Our analysis of SWE-bench Multimodal provides a definitive answer to the central question we posed: the performance gaps we observe in discriminative subsets aren’t just benchmark artifacts - they reflect genuine limitations in current AI architectures when handling complex, real-world software engineering tasks.

The 73.2% performance drop reveals a double burden that extends far beyond simple visual reasoning difficulties. Our analysis uncovered that image-containing instances systematically involve more complex multi-file editing tasks (only 40% single-file in SWE-Bench Multimodal vs. 83% in traditional SWE-bench), creating a perfect storm of difficulties that current AI systems struggle to handle.

This finding directly connects to our previous research on discriminative subsets, where we demonstrated that state-of-the-art agents struggle with multi-file reasoning even in purely text-based scenarios.
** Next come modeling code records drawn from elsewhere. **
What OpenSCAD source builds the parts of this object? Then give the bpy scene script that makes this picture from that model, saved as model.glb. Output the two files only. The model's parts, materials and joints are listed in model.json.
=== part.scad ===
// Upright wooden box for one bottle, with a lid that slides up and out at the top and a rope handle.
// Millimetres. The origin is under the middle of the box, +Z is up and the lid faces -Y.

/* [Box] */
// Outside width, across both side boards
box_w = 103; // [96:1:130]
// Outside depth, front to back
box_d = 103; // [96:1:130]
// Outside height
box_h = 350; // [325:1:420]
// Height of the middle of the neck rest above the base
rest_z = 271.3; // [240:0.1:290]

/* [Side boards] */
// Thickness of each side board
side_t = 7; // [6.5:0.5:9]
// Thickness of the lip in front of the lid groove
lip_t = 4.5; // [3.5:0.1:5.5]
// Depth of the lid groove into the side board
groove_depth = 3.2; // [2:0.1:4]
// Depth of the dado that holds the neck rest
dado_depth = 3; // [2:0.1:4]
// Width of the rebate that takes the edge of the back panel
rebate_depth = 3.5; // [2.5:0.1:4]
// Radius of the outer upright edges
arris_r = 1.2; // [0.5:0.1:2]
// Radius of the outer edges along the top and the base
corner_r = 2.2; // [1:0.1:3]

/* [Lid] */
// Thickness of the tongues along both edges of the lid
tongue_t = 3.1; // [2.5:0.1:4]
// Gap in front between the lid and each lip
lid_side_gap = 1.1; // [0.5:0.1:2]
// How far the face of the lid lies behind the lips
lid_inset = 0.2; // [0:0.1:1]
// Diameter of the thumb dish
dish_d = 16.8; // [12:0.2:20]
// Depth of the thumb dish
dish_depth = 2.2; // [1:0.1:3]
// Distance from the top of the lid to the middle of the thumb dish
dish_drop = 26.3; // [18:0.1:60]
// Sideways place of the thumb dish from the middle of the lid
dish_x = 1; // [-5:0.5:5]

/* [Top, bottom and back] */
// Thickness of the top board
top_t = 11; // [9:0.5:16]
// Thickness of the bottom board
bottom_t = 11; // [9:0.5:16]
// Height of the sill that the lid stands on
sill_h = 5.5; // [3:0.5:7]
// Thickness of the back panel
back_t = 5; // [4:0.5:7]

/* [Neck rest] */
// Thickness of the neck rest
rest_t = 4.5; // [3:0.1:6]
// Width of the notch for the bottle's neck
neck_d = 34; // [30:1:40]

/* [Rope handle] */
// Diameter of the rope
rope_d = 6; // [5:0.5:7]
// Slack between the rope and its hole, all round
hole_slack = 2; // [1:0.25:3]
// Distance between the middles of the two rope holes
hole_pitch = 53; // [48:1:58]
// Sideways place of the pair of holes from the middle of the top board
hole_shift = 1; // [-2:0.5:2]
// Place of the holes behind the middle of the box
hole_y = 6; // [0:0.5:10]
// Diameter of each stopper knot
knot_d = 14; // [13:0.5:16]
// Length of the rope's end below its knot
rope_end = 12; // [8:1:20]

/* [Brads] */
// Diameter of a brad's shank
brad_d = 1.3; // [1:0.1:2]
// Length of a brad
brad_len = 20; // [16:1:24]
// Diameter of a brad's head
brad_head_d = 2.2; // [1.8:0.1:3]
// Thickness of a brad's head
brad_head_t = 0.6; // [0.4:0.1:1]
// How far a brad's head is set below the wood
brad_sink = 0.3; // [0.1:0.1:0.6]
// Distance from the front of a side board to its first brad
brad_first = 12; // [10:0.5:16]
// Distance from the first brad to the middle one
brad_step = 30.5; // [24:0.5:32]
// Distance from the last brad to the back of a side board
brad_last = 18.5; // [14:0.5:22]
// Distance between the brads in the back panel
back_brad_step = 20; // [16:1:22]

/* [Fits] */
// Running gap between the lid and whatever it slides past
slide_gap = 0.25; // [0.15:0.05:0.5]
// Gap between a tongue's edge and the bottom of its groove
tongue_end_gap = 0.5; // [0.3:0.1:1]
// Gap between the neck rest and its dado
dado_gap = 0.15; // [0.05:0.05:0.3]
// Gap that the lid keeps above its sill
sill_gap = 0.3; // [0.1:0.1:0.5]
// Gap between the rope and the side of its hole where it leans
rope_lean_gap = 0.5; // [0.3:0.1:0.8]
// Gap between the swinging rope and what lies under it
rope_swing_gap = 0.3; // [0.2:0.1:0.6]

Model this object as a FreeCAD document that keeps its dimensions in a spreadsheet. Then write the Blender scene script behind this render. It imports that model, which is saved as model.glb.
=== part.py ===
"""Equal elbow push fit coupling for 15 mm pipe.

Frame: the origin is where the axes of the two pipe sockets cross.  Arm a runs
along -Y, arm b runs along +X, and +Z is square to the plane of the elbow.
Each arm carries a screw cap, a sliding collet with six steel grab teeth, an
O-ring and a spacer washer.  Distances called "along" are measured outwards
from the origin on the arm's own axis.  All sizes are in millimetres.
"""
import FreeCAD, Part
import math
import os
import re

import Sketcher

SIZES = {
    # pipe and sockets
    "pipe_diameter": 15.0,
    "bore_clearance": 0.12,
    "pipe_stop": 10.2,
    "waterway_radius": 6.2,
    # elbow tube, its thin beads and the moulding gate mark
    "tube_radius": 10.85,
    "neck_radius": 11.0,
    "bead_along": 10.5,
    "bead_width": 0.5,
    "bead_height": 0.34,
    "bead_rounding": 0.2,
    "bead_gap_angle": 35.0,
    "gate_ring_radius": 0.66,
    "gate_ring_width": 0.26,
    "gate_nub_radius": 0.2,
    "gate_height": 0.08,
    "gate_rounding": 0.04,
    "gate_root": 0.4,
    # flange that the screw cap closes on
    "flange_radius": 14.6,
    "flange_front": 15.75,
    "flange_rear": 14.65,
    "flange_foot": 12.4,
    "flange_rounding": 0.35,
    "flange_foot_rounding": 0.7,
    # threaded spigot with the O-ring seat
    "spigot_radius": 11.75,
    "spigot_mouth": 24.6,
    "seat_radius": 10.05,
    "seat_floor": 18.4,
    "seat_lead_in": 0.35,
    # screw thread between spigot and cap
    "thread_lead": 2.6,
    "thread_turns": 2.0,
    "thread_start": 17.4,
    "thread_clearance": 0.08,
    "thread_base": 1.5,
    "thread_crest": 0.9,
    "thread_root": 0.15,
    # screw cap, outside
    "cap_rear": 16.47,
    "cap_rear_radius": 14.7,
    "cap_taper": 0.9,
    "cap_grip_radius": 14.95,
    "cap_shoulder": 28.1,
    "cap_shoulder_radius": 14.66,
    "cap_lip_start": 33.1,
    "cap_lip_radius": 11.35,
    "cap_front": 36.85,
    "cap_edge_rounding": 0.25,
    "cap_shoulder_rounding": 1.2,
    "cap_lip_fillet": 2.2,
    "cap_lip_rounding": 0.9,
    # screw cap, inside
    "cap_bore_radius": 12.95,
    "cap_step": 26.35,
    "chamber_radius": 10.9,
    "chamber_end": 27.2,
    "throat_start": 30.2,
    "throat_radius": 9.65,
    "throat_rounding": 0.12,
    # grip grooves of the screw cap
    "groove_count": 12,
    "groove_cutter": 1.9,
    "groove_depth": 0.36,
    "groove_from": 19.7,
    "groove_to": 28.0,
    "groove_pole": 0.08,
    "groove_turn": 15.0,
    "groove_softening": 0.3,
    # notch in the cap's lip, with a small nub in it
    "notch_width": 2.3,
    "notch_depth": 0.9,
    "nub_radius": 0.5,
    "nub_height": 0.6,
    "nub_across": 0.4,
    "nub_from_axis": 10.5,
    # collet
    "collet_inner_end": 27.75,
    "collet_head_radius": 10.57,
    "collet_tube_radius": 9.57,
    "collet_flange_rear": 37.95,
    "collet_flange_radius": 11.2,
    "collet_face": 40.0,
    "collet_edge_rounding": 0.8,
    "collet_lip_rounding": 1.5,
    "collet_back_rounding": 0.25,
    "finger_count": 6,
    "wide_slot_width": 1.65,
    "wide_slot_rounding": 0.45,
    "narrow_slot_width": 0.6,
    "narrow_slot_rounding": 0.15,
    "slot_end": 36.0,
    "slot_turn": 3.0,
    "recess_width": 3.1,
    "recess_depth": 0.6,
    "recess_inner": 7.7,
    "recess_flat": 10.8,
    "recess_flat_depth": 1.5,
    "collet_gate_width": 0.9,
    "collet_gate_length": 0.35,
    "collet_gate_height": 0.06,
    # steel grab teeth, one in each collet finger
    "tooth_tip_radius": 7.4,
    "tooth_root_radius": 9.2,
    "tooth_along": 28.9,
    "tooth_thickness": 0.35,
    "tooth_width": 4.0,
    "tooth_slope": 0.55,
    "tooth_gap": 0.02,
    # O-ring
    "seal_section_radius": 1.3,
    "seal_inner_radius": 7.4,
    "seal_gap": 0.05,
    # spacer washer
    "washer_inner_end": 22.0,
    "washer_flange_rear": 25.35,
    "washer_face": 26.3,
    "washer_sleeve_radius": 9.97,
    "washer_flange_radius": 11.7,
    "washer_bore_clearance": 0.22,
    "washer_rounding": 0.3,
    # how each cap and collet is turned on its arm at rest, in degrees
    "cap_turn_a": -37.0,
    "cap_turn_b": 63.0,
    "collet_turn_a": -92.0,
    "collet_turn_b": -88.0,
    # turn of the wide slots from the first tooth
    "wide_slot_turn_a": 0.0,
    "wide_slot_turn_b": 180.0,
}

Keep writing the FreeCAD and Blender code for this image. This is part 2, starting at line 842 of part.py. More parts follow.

The consistency of this penalty across all top-performing models - from GUIRepair variants to OpenHands-Versa to Agentless Lite - suggests that the challenge runs deeper than individual model architectures.

These agents achieve near-perfect performance (97-100%) on text-only instances but uniformly collapse to 18-30% when visual elements and multi-file complexity are introduced. This pattern indicates fundamental gaps in how current AI systems integrate visual and textual information in technical contexts, particularly when structural complexity increases.

Key Takeaways

Our findings point to three critical conclusions:

• Current AI models collapse under multimodal + multi-file complexity - The 73.2% performance drop demonstrates that existing architectures cannot handle the intersecting difficulties of visual reasoning and structural code analysis.

• This impacts the real-world reliability of SWE agents - Many GitHub issues include screenshots and visual context, and if these follow patterns similar to SWE-bench Multimodal, current deployments may face significant limitations in complex scenarios.

• Fundamentally new multimodal reasoning architectures are needed - The path forward requires not just better visual understanding, but entirely new approaches to managing complexity when visual reasoning intersects with multi-file code modifications - the hallmark of challenging software engineering work.

Citation

If you find this analysis useful for your research, please cite it as:

@misc{ganhotra2025visual,
  title={The Visual Complexity Penalty in Code Understanding - SWE-bench Multimodal Analysis},
  author={Ganhotra, Jatin},
  year={2025},
  month={July},
  url={https://jatinganhotra.dev/blog/swe-agents/2025/07/26/swe-bench-multimodal-visual-complexity/},
  note={Blog post}
}

The 48 text-based instances are identified using the image_assets field in the dataset metadata, which systematically flags whether each instance contains visual content based on analysis of the GitHub issue attachments and descriptions. ↩
Due to data collection format improvements between October 2024 and early 2025, our detailed analysis focuses on 11 agents from 2025 with complete instance-level results. While 21 total SWE agents have been submitted to the benchmark, 10 agents from October 2024 provided only aggregate performance numbers without specifying which instances were resolved, preventing detailed comparative analysis. ↩